Property of correlation. $|\rho_{XY}| \le 1$. Proof with Cauchy-Schwartz inequality todo

Notation

Here, covariance is indicated as $\boldsymbol{\sigma}^2$. This is not a power $2$, but just a symbol, at most recalling that covariance matrix is semi-definite positive.

Properties of covariance.

symmetric
semi-definite positive
spectrum…

3.4.2. Bayes’ theorem#

Theorem 3.1 (Bayes’ theorem)

Where $p_Y(y) \ne 0$,

\[p_{X|Y}(x|y) = \dfrac{p_{XY}(x,y)}{p_Y(y)}\]

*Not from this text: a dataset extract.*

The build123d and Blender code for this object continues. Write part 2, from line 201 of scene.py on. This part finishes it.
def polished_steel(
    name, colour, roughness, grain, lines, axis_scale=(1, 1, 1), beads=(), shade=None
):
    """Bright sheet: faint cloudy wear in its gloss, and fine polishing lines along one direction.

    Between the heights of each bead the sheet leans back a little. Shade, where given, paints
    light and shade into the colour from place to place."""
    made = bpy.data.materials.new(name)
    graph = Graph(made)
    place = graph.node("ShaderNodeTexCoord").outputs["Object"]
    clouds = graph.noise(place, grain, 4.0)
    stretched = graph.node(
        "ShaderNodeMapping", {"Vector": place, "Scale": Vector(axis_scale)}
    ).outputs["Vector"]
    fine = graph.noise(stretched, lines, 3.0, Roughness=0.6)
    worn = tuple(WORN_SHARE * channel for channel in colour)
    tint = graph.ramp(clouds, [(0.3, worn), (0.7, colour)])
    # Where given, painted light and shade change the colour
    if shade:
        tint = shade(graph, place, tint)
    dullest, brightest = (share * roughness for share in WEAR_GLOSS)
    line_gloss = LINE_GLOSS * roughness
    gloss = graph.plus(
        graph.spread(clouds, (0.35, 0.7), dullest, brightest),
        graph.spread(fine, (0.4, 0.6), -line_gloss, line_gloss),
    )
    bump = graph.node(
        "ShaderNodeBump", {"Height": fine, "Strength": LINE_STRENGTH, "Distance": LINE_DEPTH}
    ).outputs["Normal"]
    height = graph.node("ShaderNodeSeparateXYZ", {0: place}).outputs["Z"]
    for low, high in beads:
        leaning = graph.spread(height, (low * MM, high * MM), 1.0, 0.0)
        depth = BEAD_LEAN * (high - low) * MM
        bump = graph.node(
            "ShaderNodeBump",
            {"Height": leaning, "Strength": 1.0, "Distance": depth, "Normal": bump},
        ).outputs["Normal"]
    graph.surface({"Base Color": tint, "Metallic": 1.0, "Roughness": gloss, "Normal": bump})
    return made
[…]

3.4.3. Statistical independence#

Definition 3.6 (Independent random variables)

Given two random variables $X$, $Y$ with joint distribution, the random variable $X$ is independent from $Y$ if its conditional probability equals its marginal probability,

\[p_{X|Y} = p_X \ ,\]

i.e. the probability of $X$ doesn’t depend on $Y$.

3.4.3.1. Independence implies no correlation#

Given two random variables $X$, $Y$ are independent if $p(x|y) = p(x)$ and thus $p(x,y) = p(x) p(y)$. Covariance of two random variable reads

\[\sigma^2_{xy} = \mathbb{E} \left[ (X - \mu_X) (Y - \mu_Y) \right] \ ,\]

and if they’re independent, it immediately follows that their covariance $\sigma^2_{XY}$ is zero (and so their correlation $\rho_{XY}$)

\[\sigma^2_{xy} = \underbrace{\mathbb{E} \left[ X - \mu_X \right]}_{=0} \underbrace{\mathbb{E} \left[ Y - \mu_Y \right]}_{=0} = 0 \ ,\]

as the expected value of the deviation from the expected value is zero, $\mathbb{E} \left[ X - \mathbb{E}[X] \right] = 0$.